MFA is a baseline defense against credential compromise. It lacks indicates a poor security posture that needs to be addressed urgently.

  1. Implement a strong cyber risk management framework and incident response plan:

Without a formal plan, response efforts are in reactive mode and not effective (Kure et al. 2022). A cyber risk management framework in compliance with ISO/IEC 27001 or the NIST Cybersecurity Framework will assist AFCL in actively managing future threats.

4. Three Key Actions the Board Must Take

  1. Take on the formation of a dedicated Cyber Risk and Data Governance Committee:

Due to the nature of health and personal data processed by AFCL, the board ought to establish a subcommittee to manage cyber resilience, review reports frequently, and escalate high-risk matters. This provides ongoing board-level visibility and accountability.

  1. Ask quarterly cyber security posture reports from management:

Cybersecurity threats change at a fast pace. The board should insist on structured, regular monitoring through quarterly reports to keep abreast of potential weaknesses, compliance levels, and countermeasures to be taken. This fosters constant improvement.

  1. Review and refine AFCL's corporate risk appetite to encompass cyber security:

Cyber risk has to be officially incorporated into the organisation's enterprise risk management (ERM) strategy (Romanosky and Petrun Sayers, 2024). The board must articulate what appetite for cyber risk they are willing to have and ensure that investment is aligned with it. This creates tighter alignment between governance and operational risk.

The reported cyber incidents to the board reflect a serious operational and governance vulnerability in AFCL's data management processes. The board needs to take stern action to achieve statutory compliance, avoid reputational loss, and ensue future security breaches are avoided. The proposed actions will not only rectify the current problems but also place AFCL in a position to more effectively defend itself against a fast-changing digital threat environment.

Weak Board Composition and Lack of IT Expertise

The present board does not have directors with specialized knowledge in IT, cybersecurity, and digital transformation a concerning omission considering the gravity of the recent cyber-attacks.
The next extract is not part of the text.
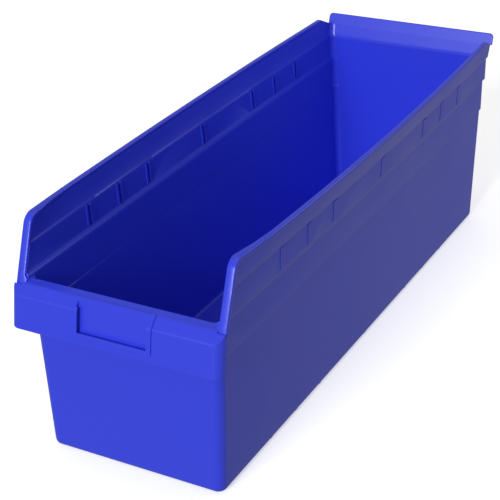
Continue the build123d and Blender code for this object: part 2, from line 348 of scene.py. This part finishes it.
@dataclass
class TrimmedWall:
    """One side wall, cut back behind the mouth's strip and under the bead, with fainter slot ribs outside."""

    side: Side
    mouth: Mouth = Mouth()
    gap: float = 0.002  # behind the face of the strip
    top: float = 0.2092
    slots: tuple[float, ...] = (-0.1945, -0.1470, -0.0995, 0.0, 0.0995, 0.1470, 0.1945)
    slot_reach: float = 0.0050
    lower_ends: tuple[float, float] = (0.1660, 0.1770)  # the slot ribs' ends lie between these heights
    upper_ends: tuple[float, float] = (0.1770, 0.1872)
    rib_band: float = 0.0009  # less than the ribs stand out
    rib_press: float = 0.0009
    smooth_angle: float = math.radians(15.0)

    def copy_region(self, region: bpy.types.Object) -> bpy.types.Object:
        """Copies the frame's wall, so that the copy's own mesh can be changed.

        Args:
            region: The frame's wall on this side.

        Returns:
            The free copy.
        """
        wall = region.copy()
        wall.data = region.data.copy()
        wall.name = f"{self.side.word}_side"
        wall.parent = None
        for mark in list(wall.keys()):
            del wall[mark]
        bpy.context.scene.collection.objects.link(wall)
        return wall

    def press_ribs(self, wall: bpy.types.Object) -> None:
        """Presses the divider slots' outside ribs back until they stand out only faintly.

        Args:
            wall: The copy, in edit mode.
        """
        for middle, (low, high) in itertools.product(self.slots, (self.lower_ends, self.upper_ends)):
            bpy.ops.mesh.select_all(action="DESELECT")
            bpy.ops.object.mode_set(mode="OBJECT")
            near = [point for point in wall.data.vertices
                    if abs(point.co.y - middle) < self.slot_reach and low < point.co.z < high]
            crest = max(self.side.value * point.co.x for point in near)
            for point in near:
                point.select = self.side.value * point.co.x > crest - self.rib_band
            bpy.ops.object.mode_set(mode="EDIT")
            bpy.ops.transform.translate(value=(-self.side.value * self.rib_press, 0.0, 0.0))

    def even_shading(self, wall: bpy.types.Object) -> None:
        """Smooths the bowed faces and lets the large ones set the shading.

        Args:
            wall: The copy, out of edit mode.
        """
        bpy.ops.object.shade_smooth_by_angle(angle=self.smooth_angle)
        even = wall.modifiers.new("even_shading", "WEIGHTED_NORMAL")
        even.keep_sharp = True
        bpy.ops.object.modifier_apply(modifier=even.name)

    def build(self, region: bpy.types.Object) -> bpy.types.Object:
        """Trims a copy of the frame's wall, in the wall's place.

        Args:
            region: The frame's wall on this side.

        Returns:
            The new piece.
        """
        wall = self.copy_region(region)
        pick_alone(wall)
        bpy.ops.object.mode_set(mode="EDIT")
        bpy.ops.mesh.select_all(action="SELECT")
        bpy.ops.mesh.remove_doubles(threshold=MERGE_REACH)
        self.press_ribs(wall)
        cut_off(Vector((0.0, *self.mouth.foot)) + self.mouth.inward() * self.gap, -self.mouth.inward())
        cut_off(Vector((0.0, 0.0, self.top)), Vector((0.0, 0.0, 1.0)))
        bpy.ops.object.mode_set(mode="OBJECT")
        self.even_shading(wall)
        hand_over(wall, region.name)
        return wall


@dataclass
class LipCorner:
    """Web that rounds one inner corner of the opening, where the front lip meets a side wall."""

    side: Side
    wall_inner: float = 0.0880
    lip_inner: float = -0.2850
    radius: float = 0.0120
    arc_steps: int = 64  # in a full turn
    overlap: float = 0.0010
    underside: float = 0.1588
    top: float = 0.1612
    softness: float = 0.0006
    soft_steps: int = 2
    smooth_angle: float = math.radians(35.0)

    def add_plate(self) -> bpy.types.Object:
        """Adds the square plate that fills the corner, sunk a little into the lip and the wall.

        Returns:
            The plate.
        """
        reach = self.radius + self.overlap
        across = self.side.value * (self.wall_inner + self.overlap - reach / 2)
        along = self.lip_inner - self.overlap + reach / 2
        bpy.ops.mesh.primitive_cube_add(size=1.0, location=(across, along, (self.top + self.underside) / 2))
        plate = bpy.context.object
        plate.name = f"{self.side.word}_lip_corner"
        plate.scale = (reach, reach, self.top - self.underside)
        bpy.ops.object.transform_apply(location=True, rotation=True, scale=True)
        return plate

    def add_bite(self) -> bpy.types.Object:
        """Adds the drum that the opening's round corner is cut with.

        Returns:
            The drum, which goes again once it has cut.
        """
        across = self.side.value * (self.wall_inner - self.radius)
        middle = (across, self.lip_inner + self.radius, (self.top + self.underside) / 2)
        bpy.ops.mesh.primitive_cylinder_add(vertices=self.arc_steps, radius=self.radius, depth=self.radius,
                                            location=middle)
        return bpy.context.object

    def build(self, plastic: bpy.types.Material) -> bpy.types.Object:
        """Cuts a round bite out of the plate and softens its edges.

        Args:
            plastic: The finish.

        Returns:
            The new piece.
        """
        bpy.ops.object.select_all(action="DESELECT")
        web = self.add_plate()
        bite = self.add_bite()
        cut = web.modifiers.new("bite", "BOOLEAN")
        cut.operation = "DIFFERENCE"
        cut.object = bite
        soft = web.modifiers.new("soft_edges", "BEVEL")
        soft.width = self.softness
        soft.segments = self.soft_steps
        pick_alone(web)
        bpy.ops.object.modifier_apply(modifier=cut.name)
        bpy.ops.object.modifier_apply(modifier=soft.name)
        bpy.data.objects.remove(bite)
        bpy.ops.object.shade_smooth_by_angle(angle=self.smooth_angle)
        web.data.materials.clear()
        web.data.materials.append(plastic)
        hand_over(web)
        return web


@dataclass(frozen=True)
class SoftBox:
    """A square soft light that faces the bin."""

    name: str
    place: tuple[float, float, float]
    width: float
    power: float  # watts

    def hang(self) -> None:
        """Hangs the light in its place and turns it to the bin."""
        lamp = bpy.data.lights.new(self.name, "AREA")
        lamp.energy = self.power
        lamp.size = self.width
        light = bpy.data.objects.new(self.name, lamp)
        bpy.context.scene.collection.objects.link(light)
        light.location = self.place
        light.rotation_euler = (-Vector(self.place)).to_track_quat("-Z", "Y").to_euler()


@dataclass
class Studio:
    """White floor and soft lights of a product photograph."""

    floor_reach: float = 30.0
    floor_grey: float = 0.9
    floor_roughness: float = 0.9
    floor_glow: float = 0.50
    sky: float = 0.30
    lights: tuple[SoftBox, ...] = (
        SoftBox("front_light", (-0.1, -6.8, 2.8), 2.6, 335.0),
        SoftBox("top_light", (0.0, 0.5, 7.0), 5.0, 70.0),
        SoftBox("side_light", (0.9, 0.8, 0.5), 0.5, 1.5),
        SoftBox("spark_light", (0.6, -6.6, 3.0), 0.2, 60.0),
    )

    def build(self) -> None:
        """Lays the floor, lights the sky and hangs the soft boxes."""
        self.lay_floor()
        self.light_sky()
        for light in self.lights:
            light.hang()

    def lay_floor(self) -> None:
        """Adds the flat white floor that the bin stands on, which sends no light back to it."""
        bpy.ops.object.select_all(action="DESELECT")
        bpy.ops.mesh.primitive_plane_add(size=2 * self.floor_reach, location=(0, 0, 0))
        floor = bpy.context.object
        floor.name = "studio_floor"
        paper = bpy.data.materials.new("white_paper")
        paper.use_nodes = True
        shader = paper.node_tree.nodes["Principled BSDF"]
        shader.inputs["Base Color"].default_value = (self.floor_grey, self.floor_grey, self.floor_grey, 1.0)
        shader.inputs["Roughness"].default_value = self.floor_roughness
        shader.inputs["Emission Color"].default_value = WHITE
        shader.inputs["Emission Strength"].default_value = self.floor_glow
        floor.data.materials.append(paper)
        floor.visible_diffuse = False
        floor.visible_glossy = False

    def light_sky(self) -> None:
        """Lights the scene evenly from all round."""
        world = bpy.data.worlds.new("studio_air")
        bpy.context.scene.world = world
        world.use_nodes = True
        air = world.node_tree.nodes["Background"]
        air.inputs["Color"].default_value = WHITE
        air.inputs["Strength"].default_value = self.sky


@dataclass
class PhotoCamera:
    """Camera where the photographer stood: to the right of the front, looking down."""

    place: tuple[float, float, float] = (0.54304, -1.05171, 0.68227)
    turn: float = 0.5088  # radians, to the left of straight ahead
    dip: float = 0.4755
    roll: float = -0.0336
    focal: float = 1382.0  # pixels of the photograph
    sight: float = 100.0  # how far it sees

    def stance(self) -> Matrix:
        """Works out how the camera is turned.

        Returns:
            The directions of its right, its top and its back, as columns.
        """
        ahead = Vector((-math.sin(self.turn) * math.cos(self.dip), math.cos(self.turn) * math.cos(self.dip),
                        -math.sin(self.dip)))
        level = Vector((math.cos(self.turn), math.sin(self.turn), 0.0))
        upward = level.cross(ahead)
        right = math.cos(self.roll) * level + math.sin(self.roll) * upward
        above = math.cos(self.roll) * upward - math.sin(self.roll) * level
        return Matrix((right, above, -ahead)).transposed()

    def build(self) -> None:
        """Adds the camera and makes it the scene's own."""
        lens = bpy.data.cameras.new("photo_camera")
        lens.sensor_width = SENSOR
        lens.lens = self.focal / PHOTO_SIDE * SENSOR
        lens.clip_end = self.sight
        camera = bpy.data.objects.new("photo_camera", lens)
        bpy.context.scene.collection.objects.link(camera)
        camera.rotation_euler = self.stance().to_euler()
        camera.location = self.place
        bpy.context.scene.camera = camera


def set_picture() -> None:
    """Shows colours as they are lit, with no film curve."""
    view = bpy.context.scene.view_settings
    view.view_transform = "Standard"
    view.look = "None"


def main() -> None:
    """Builds the scene around the frame."""
    logging.basicConfig(level=logging.INFO, format="%(message)s")
    log = logging.getLogger("shelf_bin")
    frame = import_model()
    regions = frame["nodes"]
    plastic = MouldedPlastic().build()
    for name in Moulding(plastic).dress(regions):
        log.info("region %s", name)
    for side, bow in ((Side.LEFT, 0.0038), (Side.RIGHT, 0.0090)):
        wall = TrimmedWall(side).build(regions[f"{side.word}_wall"])
        edge = MouthEdge(side, bow).build(plastic)
        web = LipCorner(side).build(plastic)
        for piece in (wall, edge, web):
            log.info("piece %s", piece.name)
    Studio().build()
    PhotoCamera().build()
    set_picture()


if __name__ == "__main__":
    main()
Technology risk is a board-level issue, not an operational one, in the digital world of today.

Recommendation

Hire a non-executive director with extensive cybersecurity experience and form a Technology Risk Committee with board reporting (Héroux and Fortin, 2024). This provides both strategic and technical oversight of digital risks and initiatives.

Influencing the Board

I would present industry data showing increased regulatory scrutiny and reputational damage from cyberattacks due to poor board oversight. I’d also cite ASX Corporate Governance Principles (Principle 7) which emphasize risk oversight including digital risk at the board level. Framing this as a proactive, protective measure would help gain buy-in.

Lack of Succession Planning

The board papers and discussions show excessive dependence on key individuals (e.g. the COO), but no proof of planned succession for the key roles. This jeopardizes business continuity, especially in light of the forthcoming departure of the CEO and existing instability.

Recommendation

Implement a board-led succession planning framework for senior leadership positions, including emergency succession for key roles (Cikaliuk et al. 2022).

Influencing the Board

I'd highlight the impending CEO change as a burning platform. I'd cite APRA and ASIC guidance which stipulates succession planning as a central governance obligation. Emphasizing leadership void's reputation and financial risks will incite urgency among board members.

3. Weak Risk Culture and Internal Controls

The recurring incidents such as manual overriding of systems, absence of password controls, and reporting breaches late indicate a weak risk culture and inadequate enforcement of internal controls.

Recommendation

Enforce a thorough review of internal control systems and start a culture change program emphasizing accountability, transparency, and ethical behavior (Hajiani et al. 2024).

Influencing the Board

I would cite the Banking Royal Commission report to demonstrate how bad culture erodes stakeholder trust. Use data-based presentation of internal audit results and benchmarking reports to emphasize the gap and create an urgency for change.

4. Absence of Diversity in Strategic Thinking

The board's single-minded emphasis on cost control (for instance, in the Perth expansion decision) and low level of stakeholder consultation are indicative of a homogeneous, risk-averse culture. This diminishes strategic responsiveness and stakeholder alignment.

Recommendation

Carry out a review of board skills and diversity, then recruit specifically or train the board to achieve a more diverse combination of skills, experience, and viewpoints.

Influencing the Board

I'd offer new case studies in which diverse boards excelled on innovation and crisis management. I'd also frame it as being in line with stakeholder expectations and ESG guidelines, future-proofing the governance of the board.

5. Ineffective Stakeholder Engagement and Communication

The board was not timely notified about such vital matters as the cyberattack or the backlash against the COO override. This indicates a breakdown between executive management and the board.

Recommendation

Establish a stakeholder engagement policy and require regular, structured reporting from executive management on operational and reputational risks (Battaglia et al. 2025).

Influencing the Board

I’d stress that poor stakeholder communication is a major red flag for investors and regulators. By showing how effective engagement can preempt crises and protect reputation, I’d motivate the board to adopt this policy.

Conclusion

Good board governance requires simplicity, accountability, and moral leadership. By outlining key governance breakdowns and prescribed action, this report presents a director's strategic leverage for bringing about reform. A return to shared purpose and good governance is necessary to deliver long-term success, stakeholder trust, and organisational resilience.